8.限定承認は相続問題に精通した弁護士への相談・依頼をお勧めします

 限定承認の手続きはかなり複雑なだけでなく、手続き自体も手間と時間がかかります。また、思わぬところで単純承認が成立してしまうケースもあり、最終的にどの方法によった場合が得なのかの判断は難しいです。

 限定承認は共同相続人全員でしないといけないので、他の相続人が単純承認したり相続放棄したりする前に声をかけて、足並みを揃えて行わなければなりません。

 また、安易に限定承認するべきではなく、熟慮期間の伸長も含め、可及的遺産の調査を行った上で、単純承認するか、限定承認するか、相続放棄をするかを判断することになります。

 そこで、限定承認をお考えの場合には、まずは相続問題に精通した弁護士に相談することをおすすめします。

 そのような弁護士であれば、そもそも限定承認すべきケースかどうかを適切に判断してくれますし、限定承認をすべきと言うことになれば、速やかに他の相続人とも連絡を取って限定承認申述の手続をすすめてくれます。

  法的知識も豊富で手続きのこともよくわかっているので、必要書類の収集や申述手続きもスムーズですし、申述後の相続財産管理人による手続きも同様です。 

 弁護士に限定承認申述を依頼した場合、依頼者である相続人らはほとんど何もする必要がなくなります。

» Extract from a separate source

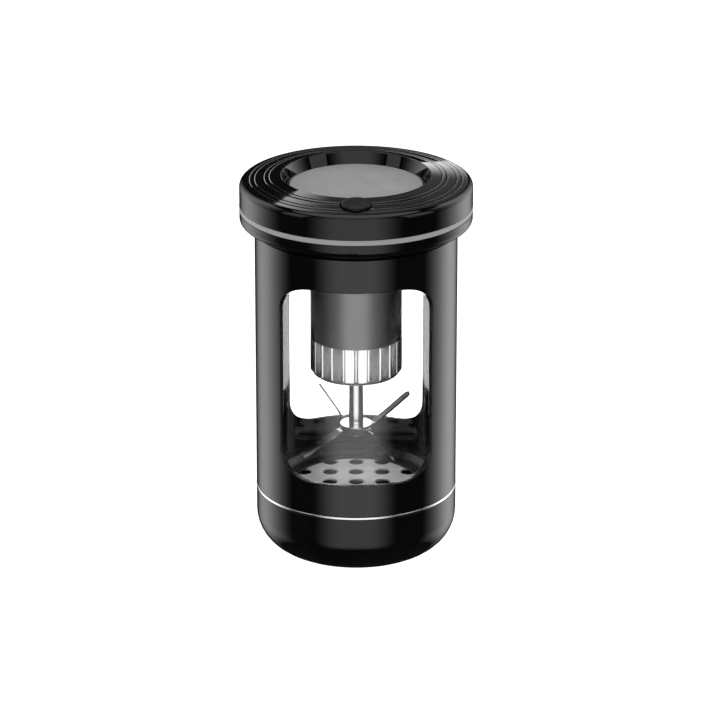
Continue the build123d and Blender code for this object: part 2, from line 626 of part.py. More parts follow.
def blade(hub_low, azimuth, pitch):
    """A pressed strip across the shaft: one arm is bent up at azimuth, the opposite one down.

    pitch turns each arm about its own length, so the strip cuts on its edge.
    """
    middle = hub_low + BLADE_THICK / 2
    with BuildPart() as strip:
        with BuildSketch(Plane.XY.offset(hub_low)):
            Circle(HUB_R)
            SlotOverall(2 * KNEE_R, BLADE_WIDTH, rotation=azimuth)
        extrude(amount=BLADE_THICK)
        for turn, rise, lean in ((0, ARM_UP, pitch), (180, -ARM_DOWN, -pitch)):
            run = BLADE_TIP_R - KNEE_R
            length = (run ** 2 + rise ** 2) ** 0.5
            along = Vector(run, 0, rise).rotate(Axis.Z, azimuth + turn)
            start = Vector(KNEE_R, 0, middle).rotate(Axis.Z, azimuth + turn)
            level = Vector(0, 1, 0).rotate(Axis.Z, azimuth + turn)
            face = along.cross(level).normalized().rotate(Axis(start, along), lean)
            arm_plane = Plane(origin=start, x_dir=along, z_dir=face)
            with BuildSketch(arm_plane.offset(-BLADE_THICK / 2)):
                with Locations((length / 2 - 0.3, 0)):
                    SlotOverall(length + 0.6, BLADE_WIDTH)
            extrude(amount=BLADE_THICK)
        with BuildSketch(Plane.XY.offset(hub_low)):
            Circle(STUD_R + SNUG)
        extrude(amount=BLADE_THICK, mode=Mode.SUBTRACT)
    return strip.part


save(blade(LOWER_BLADE_Z, 35, 0), "lower_blade")
save(blade(UPPER_BLADE_Z, 125, 50), "upper_blade")
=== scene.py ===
"""Looks of the hand-held electric grinder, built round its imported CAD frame.

Metres, in the frame of the CAD part: +Z up the axis that every round part shares, the button faces -Y.
"""

import json
from math import atan2, ceil, cos, hypot, pi, radians, sin, sqrt, tan, tau

import bmesh
import bpy
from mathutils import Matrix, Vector


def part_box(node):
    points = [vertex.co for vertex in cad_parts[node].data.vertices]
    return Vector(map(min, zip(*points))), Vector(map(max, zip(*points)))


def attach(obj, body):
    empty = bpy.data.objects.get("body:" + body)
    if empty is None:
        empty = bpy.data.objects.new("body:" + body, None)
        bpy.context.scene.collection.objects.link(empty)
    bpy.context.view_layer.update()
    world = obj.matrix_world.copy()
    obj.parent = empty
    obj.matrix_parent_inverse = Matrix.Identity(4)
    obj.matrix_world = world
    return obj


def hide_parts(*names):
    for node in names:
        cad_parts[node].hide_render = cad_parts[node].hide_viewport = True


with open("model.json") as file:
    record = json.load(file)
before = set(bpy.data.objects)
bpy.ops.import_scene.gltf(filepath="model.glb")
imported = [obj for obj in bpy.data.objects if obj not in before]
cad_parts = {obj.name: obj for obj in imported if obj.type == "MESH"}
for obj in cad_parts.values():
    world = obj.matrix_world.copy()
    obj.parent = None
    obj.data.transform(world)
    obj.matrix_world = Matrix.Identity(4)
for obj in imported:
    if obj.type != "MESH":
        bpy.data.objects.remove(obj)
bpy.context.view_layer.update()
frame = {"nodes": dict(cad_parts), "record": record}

MM = 0.001
STEPS = 256              # divisions of a round piece
SMALL_STEPS = 96         # the same for the small ones
SHARP_ANGLE = 32         # an edge that turns more than this, in degrees, is shaded sharp
ARC_STEP = radians(9)    # largest turn between two points of a rounded corner

record = frame["record"]
BODY_OF = {node: body for body, nodes in record["behaviour"]["bodies"].items() for node in nodes}
SLOT_OF = {part["node"]: part["material_slot"] for part in record["subparts"]}


# ==== materials ====
def node(tree, kind, **settings):
    """A new shader node with some of its settings or input sockets filled in."""
    made = tree.nodes.new(kind)
    for name, value in settings.items():
        if hasattr(made, name):
            setattr(made, name, value)
        else:
            made.inputs[name.replace("_", " ")].default_value = value
    return made


def noise(tree, vector, scale, detail=2.0):
    """Noise over a surface, about 0.3 to 0.7, with scale in ripples per metre."""
    made = node(tree, "ShaderNodeTexNoise", Scale=scale, Detail=detail)
    tree.links.new(vector, made.inputs["Vector"])
    return made.outputs["Fac"]


def ranged(tree, value, low, high):
    """A noise value of 0.3 to 0.7 spread over low to high."""
    made = node(tree, "ShaderNodeMapRange", From_Min=0.3, From_Max=0.7, To_Min=low, To_Max=high)
    tree.links.new(value, made.inputs["Value"])
    return made.outputs["Result"]


def place(tree, layout):
    """Coordinates on the piece, in metres: as they are, round the axis, or along a strip."""
    source = node(tree, "ShaderNodeTexCoord")
    if layout == "plain":
        return source.outputs["Object"]
    if layout == "strip":
        stretch = node(tree, "ShaderNodeMapping", Scale=(0.04, 1.0, 1.0))
        tree.links.new(source.outputs["UV"], stretch.inputs["Vector"])
        return stretch.outputs["Vector"]
    split = node(tree, "ShaderNodeSeparateXYZ")
    tree.links.new(source.outputs["Object"], split.inputs["Vector"])
    flat = node(tree, "ShaderNodeCombineXYZ")
    tree.links.new(split.outputs["X"], flat.inputs["X"])
    tree.links.new(split.outputs["Y"], flat.inputs["Y"])
    radius = node(tree, "ShaderNodeVectorMath", operation="LENGTH")
    tree.links.new(flat.outputs["Vector"], radius.inputs[0])
    unrolled = node(tree, "ShaderNodeCombineXYZ")
    tree.links.new(radius.outputs["Value"], unrolled.inputs["X"])
    tree.links.new(split.outputs["Z"], unrolled.inputs["Y"])
    return unrolled.outputs["Vector"]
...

相続財産管理人による遺産の調査と債権者への配当、利害関係人への支払などが終わるのを待って、手続きが終了したら、余ったお金を受け取るだけです。

 限定承認の申述には熟慮期間があり、3ヶ月の制限があるので、限定承認しようかどうか悩んでいる方は、早めに相続問題に強い弁護士から法律相談を受けることをおすすめします。